Griperang72 More than 1 year ago
I thought this was a very good book and am glad I decided to read it. This is the first book written by Ruth and I will watch for others by her. The author did a good job with the historical detail of this book. This book will keep you engrossed and turning the pages as the author does a very good job of holding your attention. I did not even know about the Bonaparte so it was nice to read and learn about a new to me historical figure. Betsy was a strong woman and it really showed in the way this story was told. If you are a fan of historical fiction and/or strong women characters then this book is for you. 
wordsandpeace More than 1 year ago
Lively portrait of a strong woman, victim of history and of her milieu. Elizabeth Patterson was born at the end of the 18th century. She grew up in Baltimore. She was very beautiful, was very smart, and had an amazing memory. And her heart was full of dreams, of living abroad in Europe and marrying some dashing rich noble. One day, she meets just the one: Jerome Bonaparte, none other than Napoleon’s brother. And they do marry, and I won’t tell you more about how her life turned out. I will only say, probably not at all the way you might imagine . But keep in mind the spirit of the time, when women had to respect their father’s mind and will – and Betsy’s father has definitely a mind of his own. And things get much more complicated as Napoleon‘s mind was quite formidable as well. The book will show you how he tried to dominate as a tyrant not only over France but also over every member of his own family. The Ambitious Madame Bonaparte is very well done. It gives you an excellent background of the socio-economic and political context of the time, in France, Europe (with Napoleon’s doing and undoing), and in the United States. The description of culture and literary life in Paris is excellent as well. It certainly depicts very strong and determined characters, sometimes to the point of obsession, especially if you consider Betsy’s life long fight for herself and then for Bo, projecting on him all she could not attain for herself – I will let you meet Bo yourself. It seems her desires were so strong that they blinded her many a times to what was certainly going to happen. Betsy was for me a very dreamy and tragic figure, never totally at ease in the world that was hers, never totally feeling at home for long in any country she tried to settle, always fighting for her place in a world of culture and respect of all. Fittingly, the book ends with a vivid scene produced by Betsy’s powerful imagination. VERDICT: I highly recommend this book to all who enjoy historical fiction, strong women, and/or reading about the Bonapartes. On a very detailed and informative background, Chatlien manages to draw the lively portrait of a strong woman, victim of history and of her milieu. You will want to accompany Betsy all along and discover what fate has in store for her and those she loves.
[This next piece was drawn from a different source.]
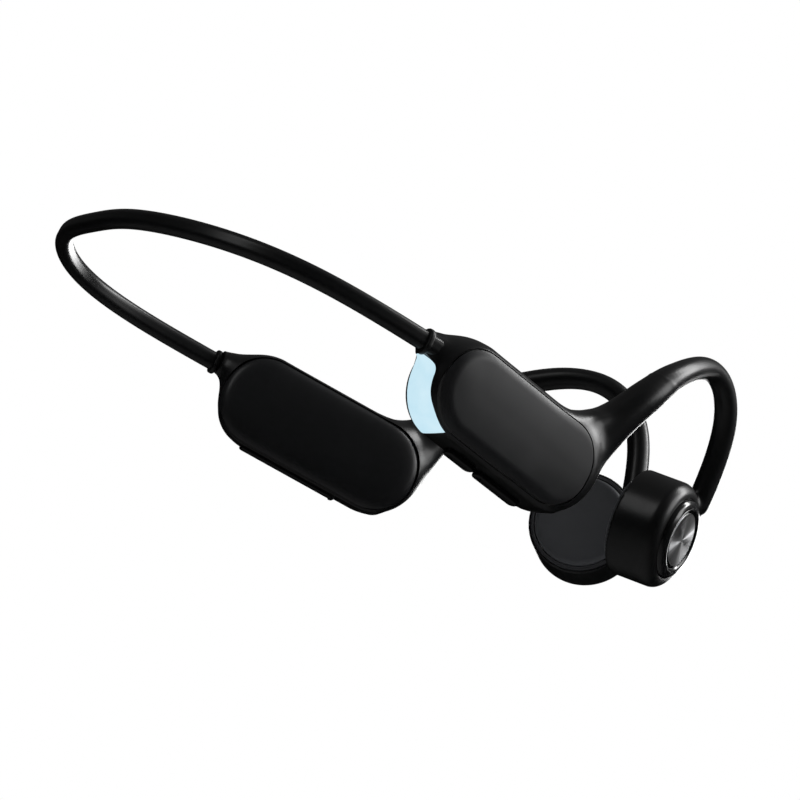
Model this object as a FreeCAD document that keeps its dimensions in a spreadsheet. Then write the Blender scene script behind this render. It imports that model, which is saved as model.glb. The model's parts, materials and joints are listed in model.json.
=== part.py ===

Anonymous More than 1 year ago
Through meticulous research and deft writing, Ruth Hull Chatlien brings to life two lesser known, but incredibly fascinating, historical characters—Betsy and Jerome Bonaparte. At a time when women had few options and little say in their lives, Betsy forges her own path and follows her desires. While you admire her courage and drive to follow her dreams, and you initially love her for her persistence, as the tale unfolds, you dislike her, become exasperated by her, and then fall in love with her again. To make characters so dynamic and relatable is a gift that few authors have. These compelling characters, the intriguing plot, and the richly detailed prose make it impossible to stop reading. For anyone who loves historical fiction, it's a must read.